Evolution remains the byword for advisors. Today, they are holistic financial planners who help clients prepare for retirement, create college savings programs and even do household budget projections. They have a long menu of products and services to help clients implement their programs, including insurance and lending services.

The Super Advisor

“Clients want one-stop shopping,” said Michael Silver, managing partner of Focus Partners, a practice management consultancy for financial advisors and financial service firms.

One-stop shopping has an added benefit: Industry studies reveal that clients are more loyal to FAs who offer a more complex array of products, Silver points out. In sales lingo, those clients are stickier. “Advisors should want to create a stickiness factor,” he said.

Focusing on goals has another advantage: Investment performance is no longer the focal point. Client meetings center around financial planning needs that take into account a client’s shifting life circumstances, including inheritance, buyouts and expenses tied to children.

Therefore, advisors in client meetings should always ask this question, Silver said: “Is there anything going on in your financial life that I need to know about?” It’s all part of how successful advisors position themselves as indispensable in their clients’ financial lives, he explains.

Advisors these days strive to build multi-generational client relationships and often prefer fewer but bigger clients, he explains.

Going forward, advisors should be gravitating toward more and more specialization, according to Kitces, which is a natural evolution.
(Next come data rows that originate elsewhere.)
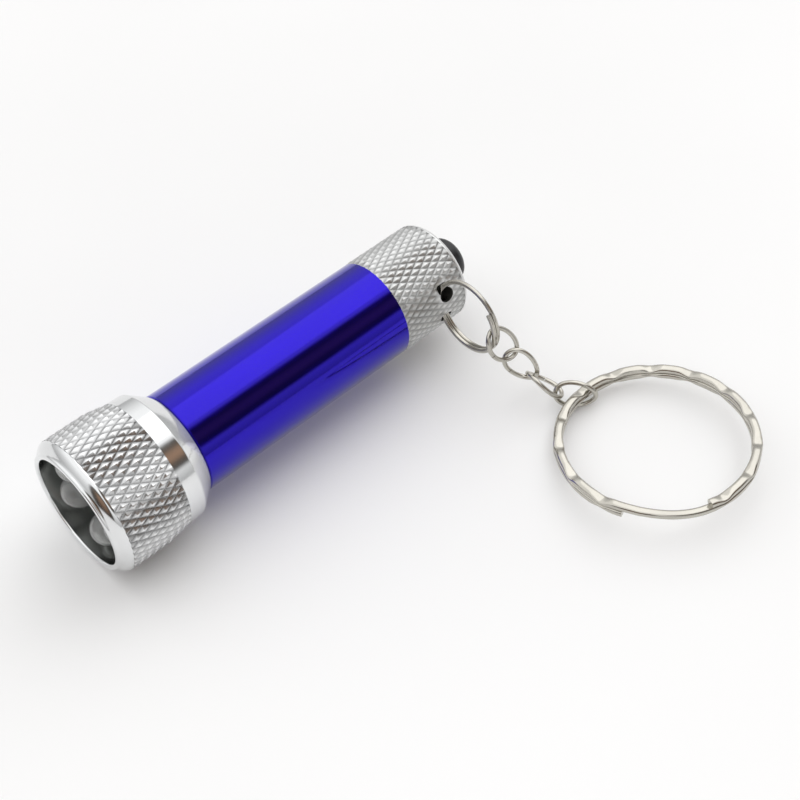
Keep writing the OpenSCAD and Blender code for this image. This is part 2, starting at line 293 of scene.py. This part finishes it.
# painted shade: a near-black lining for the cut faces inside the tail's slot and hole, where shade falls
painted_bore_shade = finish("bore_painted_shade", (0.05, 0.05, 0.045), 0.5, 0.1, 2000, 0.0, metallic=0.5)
die_metal = finish("lamp_frame", (0.62, 0.62, 0.6), 0.2, 0.05, 3000, 0.1)
sleeve = clear_finish("clear_sleeve", (0.82, 0.82, 0.78), 0.2, 0.6)
cell_steel = finish("cell_steel", (0.7, 0.71, 0.73), 0.18, 0.05, 2000, 0.15)
brass = finish("contact_brass", (0.72, 0.58, 0.3), 0.25, 0.06, 2000, 0.15)
black_plastic = finish("black_plastic", (0.03, 0.03, 0.032), 0.4, 0.08, 1800, 0.25, metallic=0, tone=0.15)
spring_steel = finish("spring_steel", (0.62, 0.63, 0.65), 0.25, 0.06, 2400, 0.15)
white_plastic = finish("white_plastic", (0.85, 0.85, 0.82), 0.4, 0.08, 1500, 0.2, metallic=0)
board_green = finish("board_green", (0.02, 0.12, 0.05), 0.35, 0.08, 1500, 0.2, metallic=0, tone=0.12)

SLOT_FINISH = {
    "blue_metal": blue, "bare_metal": satin, "black_rubber": rubber, "clear_sleeve": sleeve,
    "cell_steel": cell_steel, "contact_brass": brass, "black_plastic": black_plastic,
    "spring_steel": spring_steel, "white_plastic": white_plastic, "bright_chrome": chrome,
    "dark_chrome": dark_chrome, "lamp_lens": lens, "board_green": board_green, "nickel_wire": nickel,
}


def paint_frame():
    """Every CAD node takes the finish of its slot."""
    for part in record["subparts"]:
        mesh = frame["nodes"][part["node"]].data
        mesh.materials.clear()
        mesh.materials.append(SLOT_FINISH[part["material_slot"]])


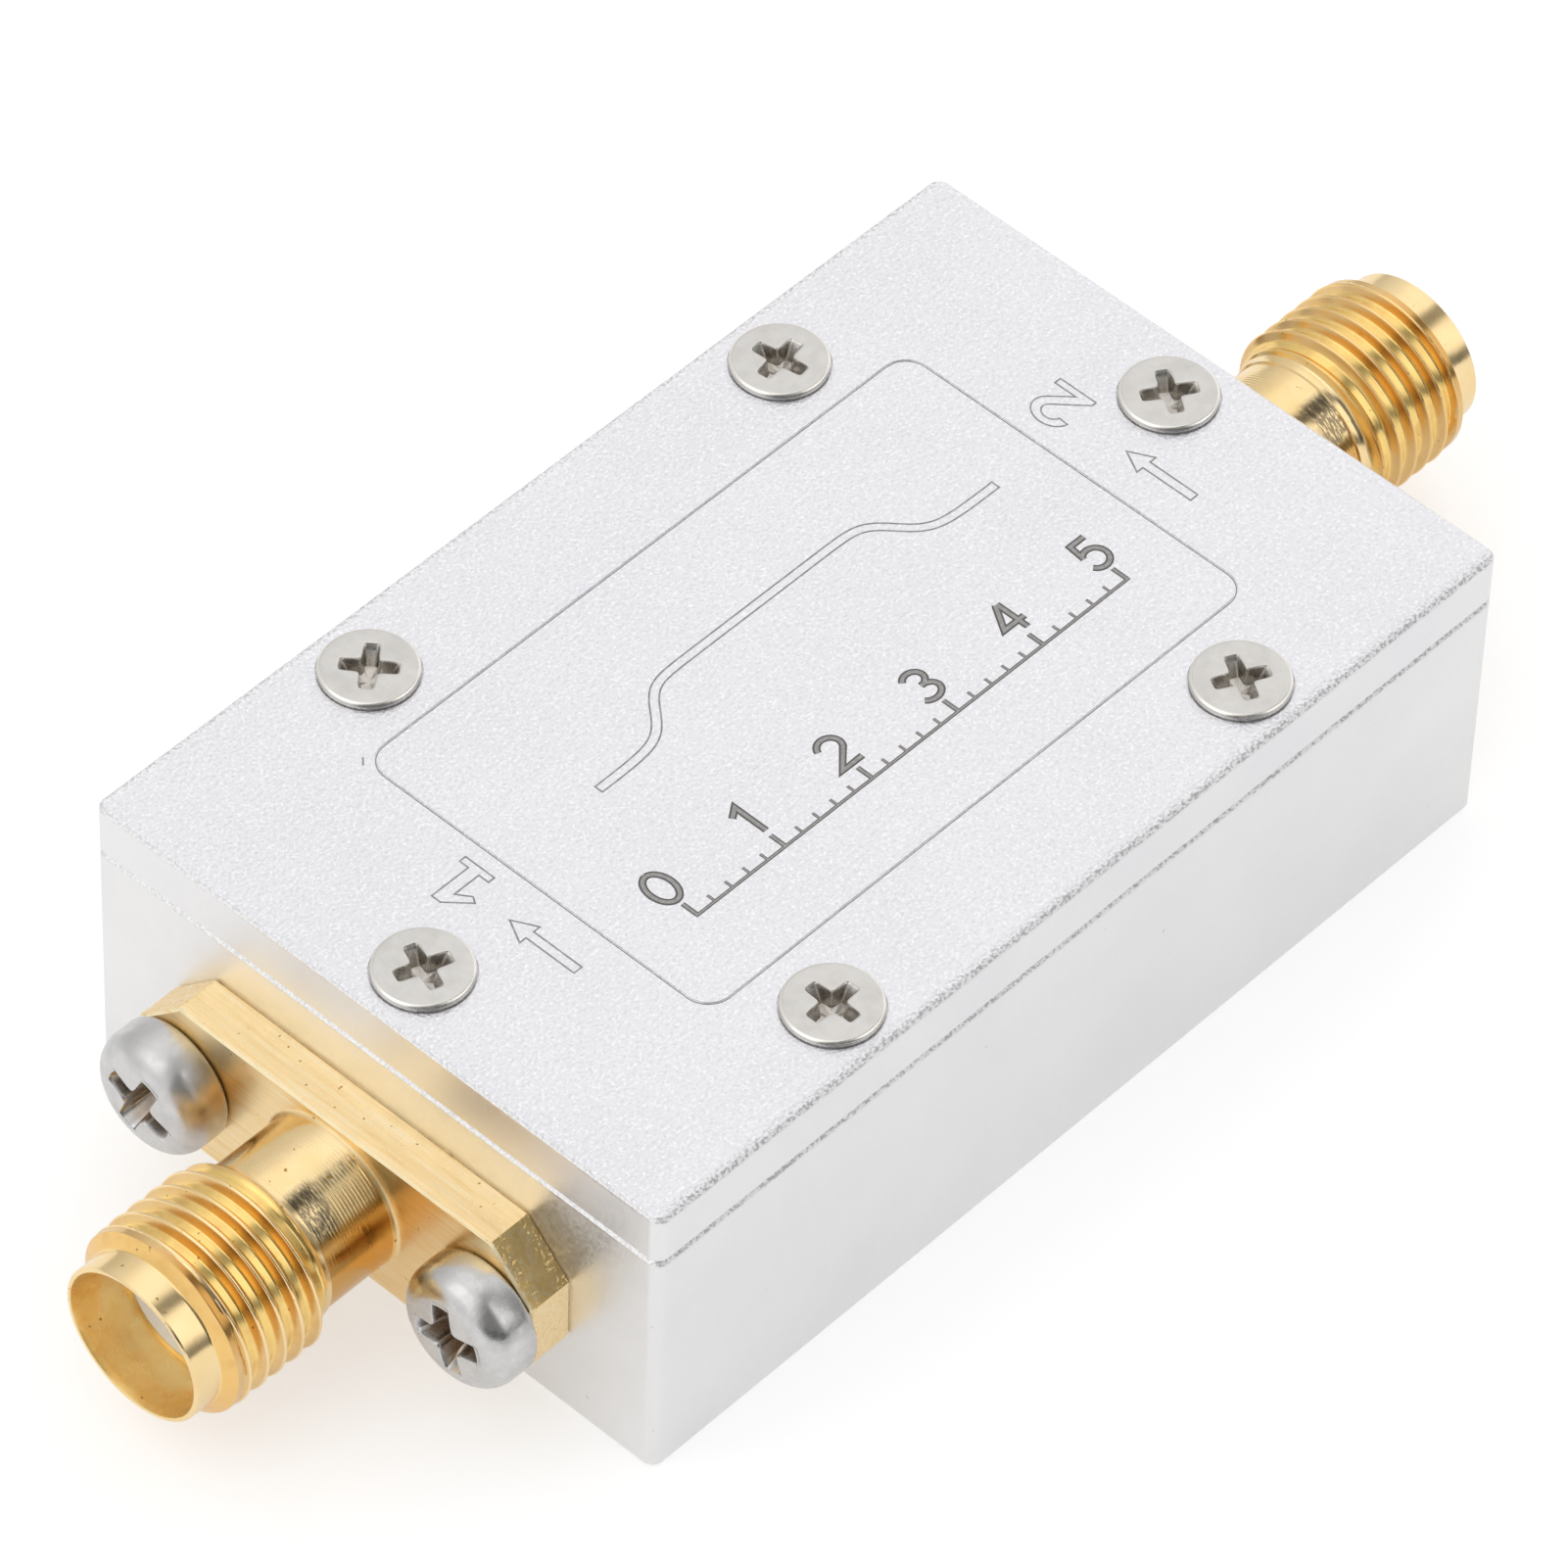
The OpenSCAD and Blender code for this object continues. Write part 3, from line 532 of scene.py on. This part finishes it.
wall_levels = [(flange_break, 0), (0, flange_break), (0, flange_thick - flange_break),
               (flange_break, flange_thick)]
flange_grids = []
for height, hole_r in ((flange_thick, neck_r + neck_foot), (0, shell_bore_r)):
    flange_grids.append(face_grid(inset(middle_cell, flange_break), np.zeros(2), hole_r, height))
top_edge = middle_cell[half_turn - corner_ray:half_turn + corner_ray + 1]
bottom_edge = np.concatenate([middle_cell[shell_columns - corner_ray:shell_columns],
                              middle_cell[:corner_ray + 1]])
flange_grids += [wall_grid(edge, wall_levels) for edge in (top_edge, bottom_edge)]
for side in (1, -1):
    hole = np.array([0, side * screw_middle])
    cell = inset(end_cell * side, flange_break)
    for height in (flange_thick, 0):
        flange_grids.append(face_grid(cell, hole, screw_hole, height))
    flange_grids.append(wall_grid(end_edge * side, wall_levels))
    rim = hole + screw_hole * (cell - hole) / np.linalg.norm(cell - hole, axis=1, keepdims=True)
    hole_wall = [np.column_stack([rim, np.full(len(rim), height)]) for height in (0, flange_thick)]
    flange_grids.append(np.stack(hole_wall))

# Neck: a foot of quarter-circle section, then rows 0.0195 mm apart with fine scratches all round. On the
# worn side the radius also follows a sine of height with a period of 0.12 mm, strongest in the middle.
ring_noise = np.random.default_rng(11)
neck_low, neck_top, neck_step, scratch_depth = 1.76, 4.28, 0.0195, 0.0012
ring_middle, ring_period, ring_depth = 2.72, 0.12, 0.0026
neck_height = np.arange(neck_low, neck_top, neck_step)
rings_shown = np.clip(2.8 - np.abs(neck_height - ring_middle) / 0.4, 0.15, 1)
scratches = np.convolve(ring_noise.standard_normal(len(neck_height)), (0.3, 0.5, 0.3), "same")
neck_radius = neck_r + scratch_depth * scratches
foot = [(neck_r + neck_foot * (1 - np.sin(t)), flange_thick + neck_foot * (1 - np.cos(t)))
        for t in np.radians(np.linspace(0, 90, 6))]
neck = [*foot, *zip(neck_radius, neck_height), (neck_r, neck_top), (2.625, 4.3), (2.66, 4.325), (2.66, 4.5)]
worn_and_shaded_y, worn_and_shaded_z = -0.574, 0.819
neck_grid = turned(neck)
worn_side = neck_grid[..., :2] @ (worn_and_shaded_z, worn_and_shaded_y) / np.hypot(neck_grid[..., 0], neck_grid[..., 1])
ring_wave = rings_shown * np.sin(neck_height * 2 * np.pi / ring_period)
ring_wave = np.interp(neck_grid[..., 2], neck_height, ring_wave, 0, 0)
neck_grid[..., :2] *= (1 + ring_depth * ring_wave * np.clip((worn_side - 0.89) / 0.06, 0.05, 1))[..., None]

# Thread, nose and mouth: lists of heights with their radii, depths or both, in millimetres.
thread_start, thread_end, nose_r, rim_r = 4.5, 8.5, 3.1, 2.64
thread_pitch, thread_phase = 0.7056, 5.414
mouth_reach, mouth_r, mouth_floor = 9.7, 2.3, 7.8
thread_crest = ([thread_start, 4.6, 4.72, 4.85, 5.1, 5.25, 8.27, 8.31, thread_end],
                [2.66, 2.7, 2.9, 3.02, 3.14, 3.16, 3.16, nose_r, nose_r])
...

He notes that the advisor’s business model has evolved from stock-picker to asset manager to financial planner. Advisors have always been scrambling to stay one step ahead of technology and what clients can do themselves with technology.

“The next 20 years will be an age of niches and specialization,” explained Kitces. From 2000 until now, the number of advisors seeking the Certified Financial Planner certification grew from under 40,000 to almost 80,000.

Today, the CFP designation alone doesn’t make an advisor stand out. To make that happen, many are seeking post-CFP designations, like the Retirement Income Certified Professional (or RICP) offered by the American College of Financial Planning.

Niche practices abound. Some advisors specialize in pre- and post-retirees, women going through divorce, or individuals who have received buyouts or have specific occupations. Kitces cites a practice that serves only employees from two federal agencies who are stationed overseas and a $2 billion RIA with clients who are mainly retirees from a public utility.

Advisors are a nimble bunch and will continue to offer clients more broad-based services that are targeted toward their particular needs. This means more value for clients and stickier relationships for advisors.

Today, no one machine — neither a Quotron nor a robo — can fully serve clients. Successful advisors understand how the world has changed and are anticipating what lies ahead.